Actually you don't make things simpler, either you move complexity around, often concentrating it somewhere to alleviate its weight on other parts of the system, and they can then be described in shorter terms, enhancing the pace at which you can tweak them – or you get rid of that complexity, moving it out of the code, i.e. delegating it to future implementations or to manual maintenance support tasks.

This is the bit that is problematic to me: > [you have to spend] less time thinking about it

Absolutely not. In some parts yes, definitively, but some other parts will be incredibly dense, and will require a very slow reading pace. When you want to change such code, you have to sit in front of your screen, thinking hard about what happens for 30 minutes, and when you get it it's a 5 lines change. Maybe the author doesn't consider this in this article because he doesn't have to deal with implementing these piping heuristics, he already has those of bash.

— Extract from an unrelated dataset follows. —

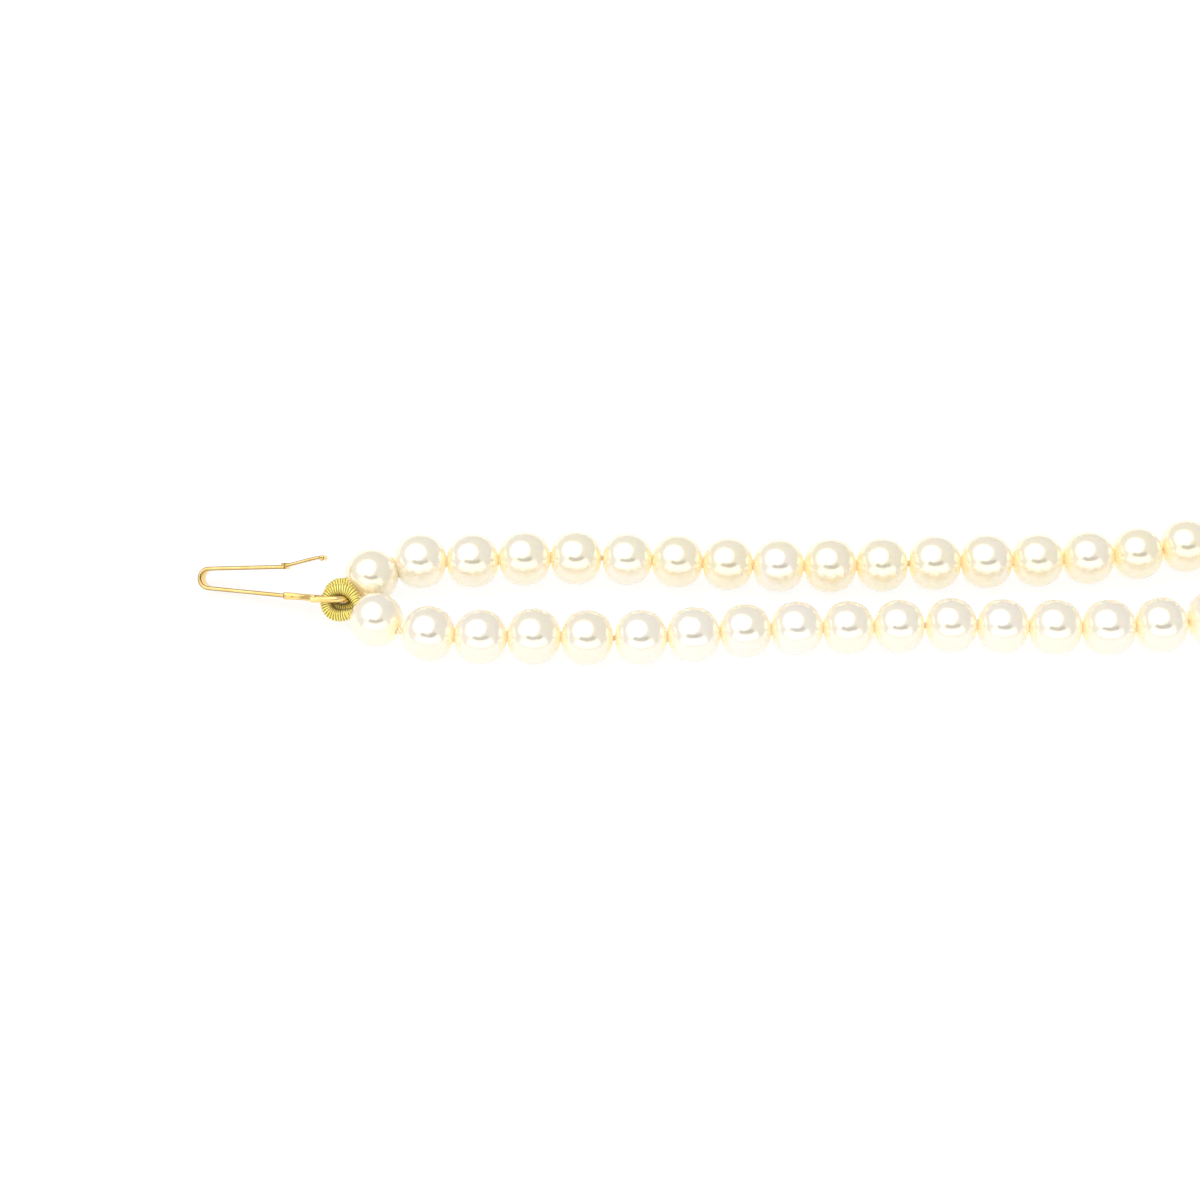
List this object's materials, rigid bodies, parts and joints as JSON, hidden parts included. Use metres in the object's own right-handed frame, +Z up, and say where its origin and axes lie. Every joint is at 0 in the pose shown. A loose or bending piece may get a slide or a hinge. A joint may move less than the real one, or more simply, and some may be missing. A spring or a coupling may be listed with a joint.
{
  "type": "pearl necklace",
  "caption": "Double-strand necklace of round pearls strung on silk, joined at each end by coiled wire loops to a snap hook and its pierced box.",
  "frame": {"origin": "on the surface that the necklace lies on, under the middle of its bounding box", "axes": "+Z up; +X from the clasp ends towards the front of the necklace; +Y from the hook's side to the box's side"},
  "size_m": [0.1758, 0.126, 0.0062],
  "materials": {
    "pearl_inner": "nacre, warm cream",
    "pearl_outer": "nacre, pale cream",
    "silk": "twisted silk",
    "gilt_coil": "bright coiled wire",
    "gold_hook": "polished gold",
    "gold_box": "polished gold, pierced"
  },
  "bodies": {
    "front_section": {"inner_pearls_06": "pearl_inner", "inner_thread_06": "silk", "outer_pearls_06": "pearl_outer", "outer_thread_06": "silk"},
    "inner_section_01": {"inner_pearls_01": "pearl_inner", "inner_thread_01": "silk"},
    "outer_section_01": {"outer_pearls_01": "pearl_outer", "outer_thread_01": "silk"},
    "inner_section_02": {"inner_pearls_02": "pearl_inner", "inner_thread_02": "silk"},
    "outer_section_02": {"outer_pearls_02": "pearl_outer", "outer_thread_02": "silk"},
    "inner_section_03": {"inner_pearls_03": "pearl_inner", "inner_thread_03": "silk"},
    "outer_section_03": {"outer_pearls_03": "pearl_outer", "outer_thread_03": "silk"},
    "inner_section_04": {"inner_pearls_04": "pearl_inner", "inner_thread_04": "silk"},
    "outer_section_04": {"outer_pearls_04": "pearl_outer", "outer_thread_04": "silk"},
    "inner_section_05": {"inner_pearls_05": "pearl_inner", "inner_thread_05": "silk"},
    "outer_section_05": {"outer_pearls_05": "pearl_outer", "outer_thread_05": "silk"},
    "inner_section_07": {"inner_pearls_07": "pearl_inner", "inner_thread_07": "silk"},
    "outer_section_07": {"outer_pearls_07": "pearl_outer", "outer_thread_07": "silk"},
    "inner_section_08": {"inner_pearls_08": "pearl_inner", "inner_thread_08": "silk"},
    "outer_section_08": {"outer_pearls_08": "pearl_outer", "outer_thread_08": "silk"},
    "inner_section_09": {"inner_pearls_09": "pearl_inner", "inner_thread_09": "silk"},
    "outer_section_09": {"outer_pearls_09": "pearl_outer", "outer_thread_09": "silk"},
    "inner_section_10": {"inner_pearls_10": "pearl_inner", "inner_thread_10": "silk"},
    "outer_section_10": {"outer_pearls_10": "pearl_outer", "outer_thread_10": "silk"},
    "inner_section_11": {"inner_pearls_11": "pearl_inner", "inner_thread_11": "silk"},
    "outer_section_11": {"outer_pearls_11": "pearl_outer", "outer_thread_11": "silk"},
    "hook_loops": {"hook_loop_inner": "gilt_coil", "hook_loop_outer": "gilt_coil"},
    "hook": {"hook_eye": "gold_hook", "hook_ferrule": "gold_hook", "hook_shank": "gold_hook"},
    "hook_spring": {"hook_spring_arm": "gold_hook"},
    "box_loops": {"box_loop_inner": "gilt_coil", "box_loop_outer": "gilt_coil"},
    "box": {"box_eye": "gold_box", "box_end_plate": "gold_box", "box_mouth_plate": "gold_box", "box_catch_bar": "gold_box", "box_top_shell": "gold_box", "box_bottom_shell": "gold_box"}
  },
  "joints": [
    {"name": "inner_lift_01", "type": "hinge", "parent": "inner_section_02", "child": "inner_section_01", "pos_m": [-0.04256, -0.04878, 0.00297], "axis": [-0.1162, 0.9932, -0.0076], "range_deg": [0, 16]},
    {"name": "outer_lift_01", "type": "hinge", "parent": "outer_section_02", "child": "outer_section_01", "pos_m": [-0.04125, -0.06003, 0.00305], "axis": [-0.1162, 0.9932, -0.0076], "range_deg": [0, 16]},
    {"name": "inner_lift_02", "type": "hinge", "parent": "inner_section_03", "child": "inner_section_02", "pos_m": [-0.00841, -0.04962, 0.00305], "axis": [-0.1584, 0.9873, 0.0095], "range_deg": [0, 16]},
    {"name": "outer_lift_02", "type": "hinge", "parent": "outer_section_03", "child": "outer_section_02", "pos_m": [-0.00704, -0.05819, 0.00297], "axis": [-0.1584, 0.9873, 0.0095], "range_deg": [0, 16]},
    {"name": "inner_lift_03", "type": "hinge", "parent": "inner_section_04", "child": "inner_section_03", "pos_m": [0.02014, -0.04765, 0.00293], "axis": [-0.1692, 0.9855, -0.0131], "range_deg": [0, 16]},
    {"name": "outer_lift_03", "type": "hinge", "parent": "outer_section_04", "child": "outer_section_03", "pos_m": [0.02189, -0.05788, 0.00307], "axis": [-0.1692, 0.9855, -0.0131], "range_deg": [0, 16]},
    {"name": "inner_lift_04", "type": "hinge", "parent": "inner_section_05", "child": "inner_section_04", "pos_m": [0.05212, -0.03501, 0.00302], "axis": [-0.6394, 0.7688, 0.0049], "range_deg": [0, 16]},
    {"name": "outer_lift_04", "type": "hinge", "parent": "outer_section_05", "child": "outer_section_04", "pos_m": [0.05877, -0.04301, 0.00297], "axis": [-0.6394, 0.7688, 0.0049], "range_deg": [0, 16]},
    {"name": "inner_lift_05", "type": "hinge", "parent": "front_section", "child": "inner_section_05", "pos_m": [0.07064, -0.01403, 0.003], "axis": [-0.9704, 0.2414, -0.0032], "range_deg": [0, 16]},
    {"name": "outer_lift_05", "type": "hinge", "parent": "front_section", "child": "outer_section_05", "pos_m": [0.08062, -0.01651, 0.00303], "axis": [-0.9704, 0.2414, -0.0032], "range_deg": [0, 16]},
    {"name": "inner_lift_06", "type": "hinge", "parent": "front_section", "child": "inner_section_07", "pos_m": [0.07289, 0.01965, 0.00295], "axis": [0.9559, 0.2935, 0.0066], "range_deg": [0, 16]},
    {"name": "outer_lift_06", "type": "hinge", "parent": "front_section", "child": "outer_section_07", "pos_m": [0.08211, 0.02249, 0.00301], "axis": [0.9559, 0.2935, 0.0066], "range_deg": [0, 16]},
    {"name": "inner_lift_07", "type": "hinge", "parent": "inner_section_07", "child": "inner_section_08", "pos_m": [0.05532, 0.04149, 0.00306], "axis": [0.5796, 0.8149, -0.0079], "range_deg": [0, 16]},
    {"name": "outer_lift_07", "type": "hinge", "parent": "outer_section_07", "child": "outer_section_08", "pos_m": [0.06105, 0.04954, 0.00298], "axis": [0.5796, 0.8149, -0.0079], "range_deg": [0, 16]},
    {"name": "inner_lift_08", "type": "hinge", "parent": "inner_section_08", "child": "inner_section_09", "pos_m": [0.02244, 0.04983, 0.00296], "axis": [0.0401, 0.9991, 0.0097], "range_deg": [0, 16]},
    {"name": "outer_lift_08", "type": "hinge", "parent": "outer_section_08", "child": "outer_section_09", "pos_m": [0.02283, 0.05954, 0.00305], "axis": [0.0401, 0.9991, 0.0097], "range_deg": [0, 16]},
    {"name": "inner_lift_09", "type": "hinge", "parent": "inner_section_09", "child": "inner_section_10", "pos_m": [-0.0065, 0.04884, 0.00302], "axis": [0.0288, 0.9996, -0.0045], "range_deg": [0, 16]},
    {"name": "outer_lift_09", "type": "hinge", "parent": "outer_section_09", "child": "outer_section_10", "pos_m": [-0.00622, 0.05854, 0.00297], "axis": [0.0288, 0.9996, -0.0045], "range_deg": [0, 16]},
    {"name": "inner_lift_10", "type": "hinge", "parent": "inner_section_10", "child": "inner_section_11", "pos_m": [-0.04058, 0.0497, 0.00303], "axis": [0.021, 0.9998, 0.0014], "range_deg": [0, 16]},
    {"name": "outer_lift_10", "type": "hinge", "parent": "outer_section_10", "child": "outer_section_11", "pos_m": [-0.04036, 0.0598, 0.00304], "axis": [0.021, 0.9998, 0.0014], "range_deg": [0, 16]},
    {"name": "hook_lift", "type": "hinge", "parent": "inner_section_01", "child": "hook_loops", "pos_m": [-0.06976, -0.05439, 0.003], "axis": [0, 1, 0], "range_deg": [0, 15]},
    {"name": "hook_swing", "type": "hinge", "parent": "hook_loops", "child": "hook", "pos_m": [-0.07091, -0.0545, 0.00286], "axis": [0.2198, 0.5939, -0.7739], "range_deg": [0, 40]},
    {"name": "spring_press", "type": "hinge", "parent": "hook", "child": "hook_spring", "pos_m": [-0.08652, -0.04964, 0.00215], "axis": [0.2198, 0.5939, -0.7739], "range_deg": [0, 12], "stiffness_Nm_per_rad": 0.02},
    {"name": "box_lift", "type": "hinge", "parent": "inner_section_11", "child": "box_loops", "pos_m": [-0.06839, 0.05461, 0.003], "axis": [0, 1, 0], "range_deg": [0, 15]},
    {"name": "box_swing", "type": "hinge", "parent": "box_loops", "child": "box", "pos_m": [-0.07076, 0.05461, 0.0025], "axis": [0, 0, 1], "range_deg": [-40, 40]}
  ],
  "couplings": [
    {"joint": "outer_lift_01", "follows": "inner_lift_01", "ratio": 1},
    {"joint": "outer_lift_02", "follows": "inner_lift_02", "ratio": 1},
    {"joint": "outer_lift_03", "follows": "inner_lift_03", "ratio": 1},
    {"joint": "outer_lift_04", "follows": "inner_lift_04", "ratio": 1},
    {"joint": "outer_lift_05", "follows": "inner_lift_05", "ratio": 1},
    {"joint": "outer_lift_06", "follows": "inner_lift_06", "ratio": 1},
    {"joint": "outer_lift_07", "follows": "inner_lift_07", "ratio": 1},
    {"joint": "outer_lift_08", "follows": "inner_lift_08", "ratio": 1},
    {"joint": "outer_lift_09", "follows": "inner_lift_09", "ratio": 1},
    {"joint": "outer_lift_10", "follows": "inner_lift_10", "ratio": 1}
  ]
}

Now why am I pulling the cow's horn like this ? Because this also encourages people into simpler thinking and they mix this up with whatever noble ideal simplicity actually refers to, while, as Hickey pointed out, it's a lot more about the tradeoff that populate the quadruality between easy/simple vs complex/complicated. Nonetheless, here they come, shitting on my tree-traversal – not a simple thing, not in their realm, and here they are, "flattening" it in a 200 files long pull request.

As for how software should be done, err ... I think I never heard what I'd say, i.e. that software should be developed by programmers or in other words teammates, not pupils nor slaves, and that these people, as thinking beings, shouldn't be treated as things that conform and must be, quite to the contrary, they should let be.


Fad? That’s the Unix philosophy going back 50+ years.


What an attention grabbing first line but ultimately contradictory. If you hate software you hate streams because streams are software.

Guess what? I hate computers. If you do less streaming across computers and put everything in a monolithic code base you need less computers. Is what I just said pointless, obvious and attention grabby? well so is the first couple lines of this article.